Loosely, this is how Wiener explains cybernetics, which is a process we are now all well familiar with thanks to our global nudge units. Even in the 40s Wiener realised that cybernetics was going to become a subject of increasing importance as society expanded and grew more complex. He also recognised its deep connection with politics, which it threatened to transplant as an alternative mode of governance. Because the very notion of citizenship necessitates a certain level of knowledge and mental activity; an uninformed, unthinking citizenry being a contradiction in terms. And yet, as we saw during lockdown, if citizens are going to be allowed to receive and disseminate messages which don’t come from the Governor, and even contradict those emanating from that source, then the centralised control of society, which is evidently the Governor’s aim, is not going to be possible. And, if the only messages permitted to circulate are those from the Governor, all others being blocked as ‘disinformation’, then human freedom is over and politics has been replaced by a form of social totalitarianism.

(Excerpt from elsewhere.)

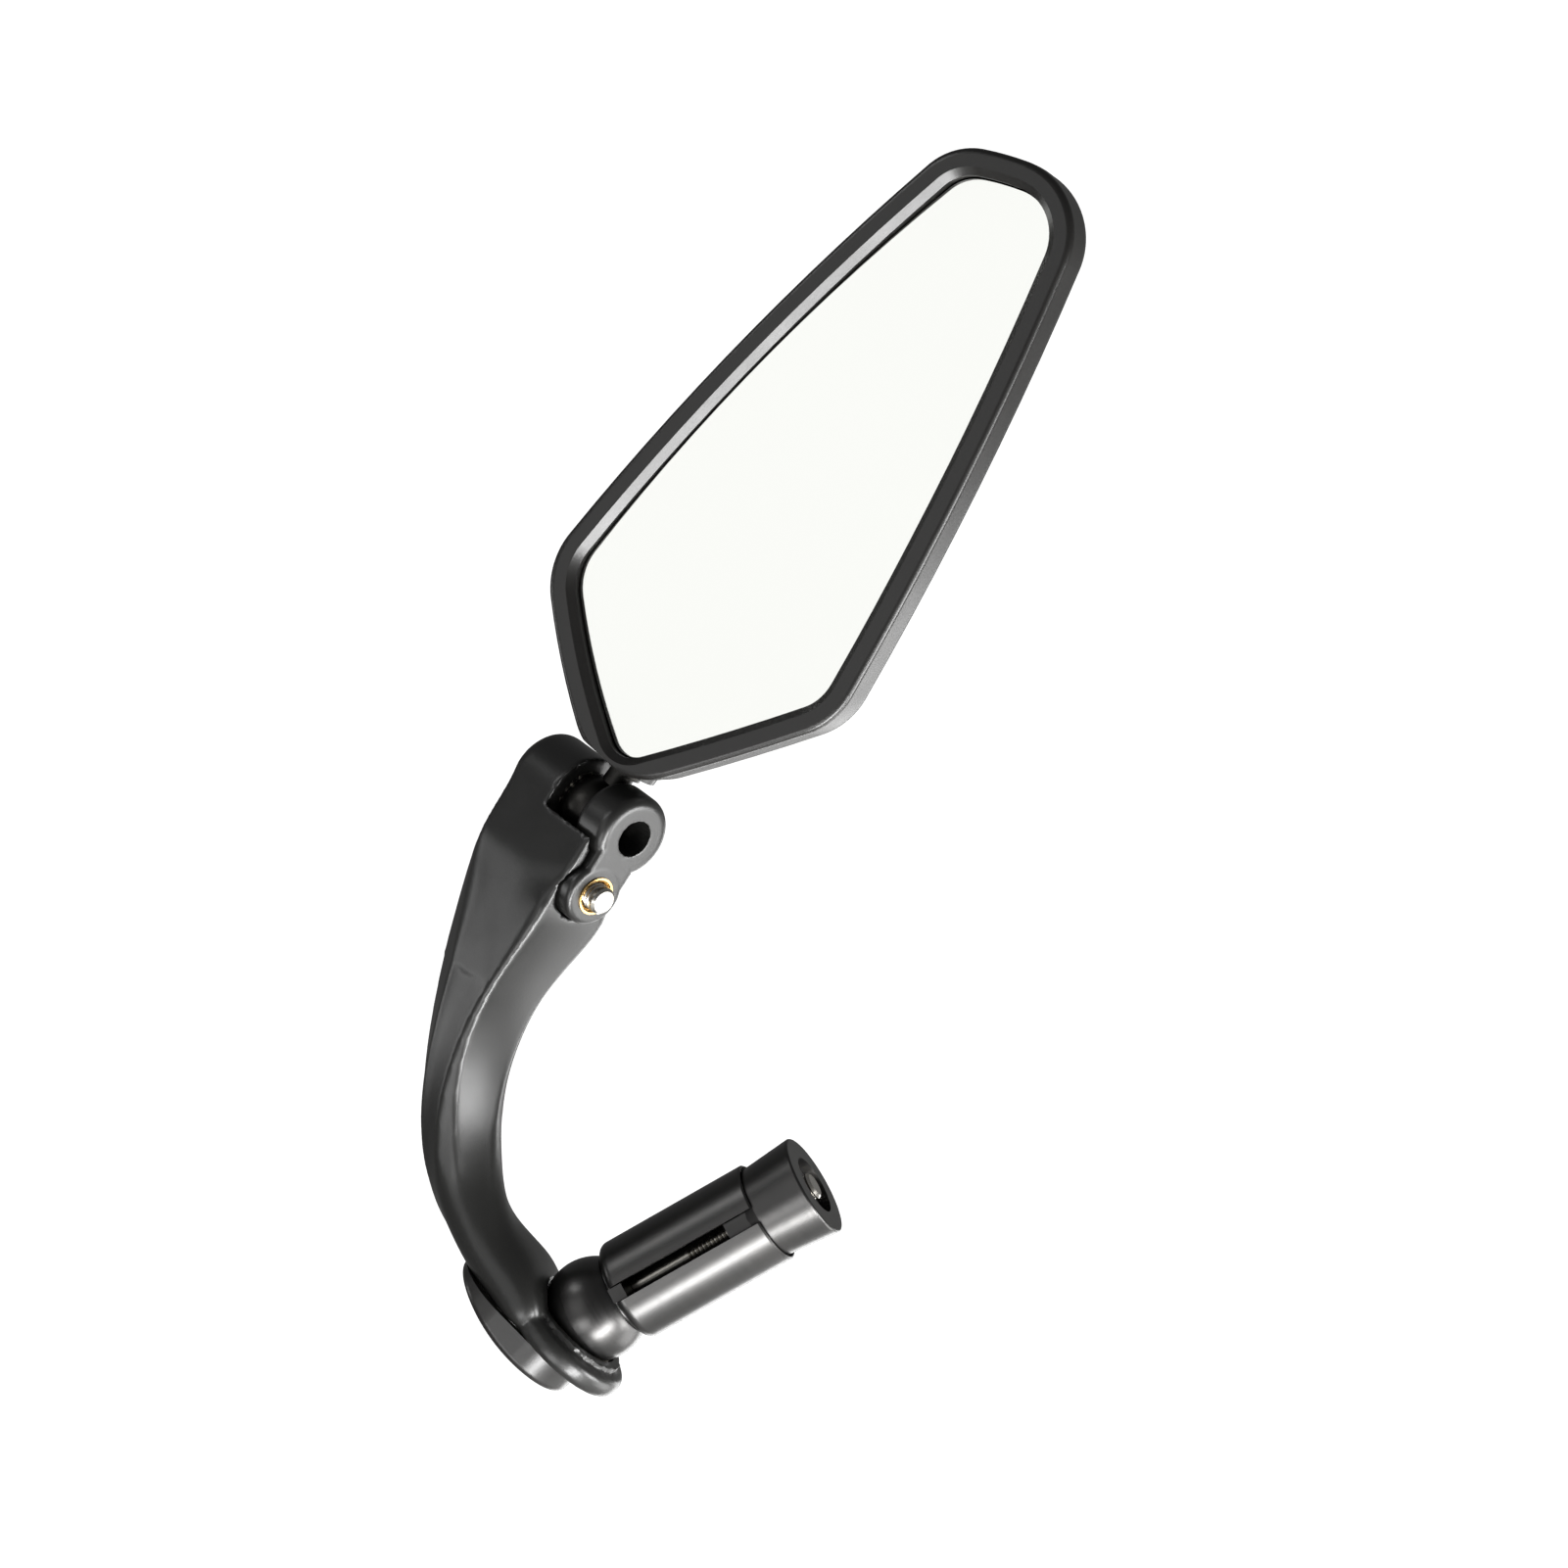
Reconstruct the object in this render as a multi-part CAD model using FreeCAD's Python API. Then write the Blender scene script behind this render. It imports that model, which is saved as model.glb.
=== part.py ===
# Bar-end bicycle mirror: an expanding plug for the handlebar's bore, a swept arm that pinches the
# mirror's ball stud at its top, and a long kite-shaped mirror head that turns on that stud.
# Millimetres. The shapes are built about the centre of the plug sleeve's outboard end, with the arm
# upright. They are exported with the origin on the plug's axis where the sleeve's straight wall
# begins: +X runs along the plug into the bar, +Z is up and -Y faces the rider.
import FreeCAD, Part
import math
import os

from FreeCAD import Vector

os.makedirs("parts", exist_ok=True)

# ---- plug -------------------------------------------------------------------------------------
armLean = 15.3           # degrees that the arm's plane leans back from upright
wallStart = 1.9          # the origin's distance from the sleeve's outboard end
plugRadius = 9.25        # the sleeve suits a 22.2 mm bar with a bore of about 19 mm
sleeveLength = 29.6
sleeveBore = 6.4
sleeveMouth = 8.75       # bore radius where the cone enters
sleeveTaper = 6.2        # length of the tapered mouth
sleeveSlot = 3.0         # width of the slot that lets the sleeve spread
slotTurn = 7.0           # degrees that the slot stands above the rider's side
endRound = 1.8           # rounding of the sleeve's outboard end
coneFace = 39.3          # where the cone ends
coneDraw = 0.8           # how far the cone can still be drawn in
pocketRadius = 5.3
nutFlats = 8.0
nutHeight = 4.0
nutRecess = 1.9          # depth of the nut below the cone's face
keyWidth = 2.6

# ---- swivel ball and its bolt -----------------------------------------------------------------
ballRadius = 9.25
ballX = -5.8             # the ball's centre, on the plug's axis
linerThick = 0.34
wallThick = 1.6          # arm wall behind the ball
cupThick = 1.1
cupRadius = 5.4
cupHalfWidth = 5.2
running = 0.08           # radial gap of surfaces that turn on each other
boltRadius = 2.5
threadPitch = 0.8
threadDepth = 0.45
boltHeadRadius = 4.25
boltHeadHeight = 3.5
hexFlats = 4.0
tiltReach = 9.0          # degrees that the arm tilts each way on the ball
slotPlay = 1.5           # room beside the bolt's shank in the arm's slot
slotEnds = 3.0           # room past the shank at the ends of the tilt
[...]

This is the crucial point we have now reached with these competing and mutually exclusive visions for managing society. And what is interesting about reading Wiener, both “Cybernetics” and the follow up “The Human Use of Human Beings”, published 2 years later in 1950, is that although Wiener writes at a time where the technology is not adequate to manage society along the totalitarian lines he fears, the possibility is already there in the blueprint of cybernetics. In fact a review of Wiener’s work, by Pere Dubarle, a Dominican Friar and Professor of the Philosophy of Religion, which appeared in Le Monde in 1948, under the heading ‘Vers La Machine à Gouverner’ – ‘Here comes the Governing Machine’ makes precisely this point. Dubarle, who had been trained in mathematical logic, saw how easy it would be for cybernetics to be used to mechanise a system of unified state control. Such a Governing Machine would make all political decisions and shape public opinion to approve them. And it would do this through a form of game theory in which everyone is a player. However, the state would always be accorded best-informed status and so it would always win. According to Dubarle, other players would be faced with the dilemma of cooperating with the Governor or being ruined. Such an assertion might have sounded a bit tenuous back in the 40s but anyone who has being paying attention over the last few years has seen exactly how this works.

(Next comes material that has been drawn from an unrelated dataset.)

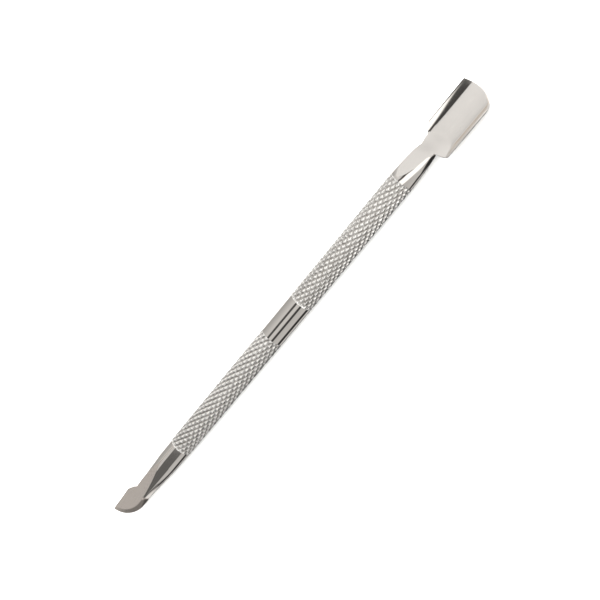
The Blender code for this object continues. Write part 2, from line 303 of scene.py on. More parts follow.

Unsurprisingly, Dubarle concludes on a gloomy note, “In comparison with this, Hobbe’s Leviathan was nothing but a pleasant joke. We are running the risk nowadays of a great world state, where deliberate and conscious primitive injustice may be the only possible condition for the statistical happiness of the masses: a world worse than hell for every clear mind.”
It is not that Wiener did not recognise the risk Dubarle articulates. He did, and he included the friar’s review in his subsequent book. Wiener’s own description for this oppressive world is the ‘Fascist Ant-state’ in which behaviour is highly standardised and the only permissible messaging emanates from the centre. In such a controlled world there are virtually nil opportunities for learning or modification. There can’t be because that would be to risk the individual developing beyond the function designated for them. Wiener knows that such a controlled world is the dream of the ‘worshipers of social efficiency’ obsessed with function and fearful of human freedom. But he also recognises that the origin of such thinking arose before the birth of cybernetics. It was the roll out of democracy that alarmed society’s controllers, and alerted them to the need to devise more subtle measures of control if they were to maintain their grip on the material wealth of the state now that the masses had the political power to take it from them?
Some might recall a time when using messages to control a populace was called propaganda. And those who fell for it were deemed gullible rather than virtuous. The wily Walter Lippman wrote about it in the aptly named “The Phantom Public” published in 1939. Lippman was clear: the job of the public was to consume and produce; the task of sharing out the public wealth was to be left to their superiors. This was the state of play before the arrival of cybernetics, quaintly described by Wiener as ‘the world of knaves’ and fools’. In which the psychology of the fool had just become the subject of study for the knaves. “Because, rather than working out their own interests, the fool operates in a manner which, by and large, is as predictable as the struggles of a rat in a maze.” As Wiener explains, it was obvious even back then that “Lies – or rather, statements irrelevant to the truth” could easily be used not just to make people buy stuff but also to support political candidates and causes and even to join witch hunts. Unfortunately, Wiener’s consoling conclusion that, “these merchants of lies, these exploiters of gullibility have not yet arrived at such a pitch of perfection as to have things all their own way,” – no longer holds true. They have. And the knaves have done such an extraordinarily good job that not only do we not seem to have noticed, but colluding in our exploitation now appears to be a mark of status: unquestioningly regurgitating government agitprop the very imprimatur of the educated. Presumably, they’ll be first in the queue for the implant, boasting their enhanced status and scorning the thickos who’ve been left out of the loop, having only their minds.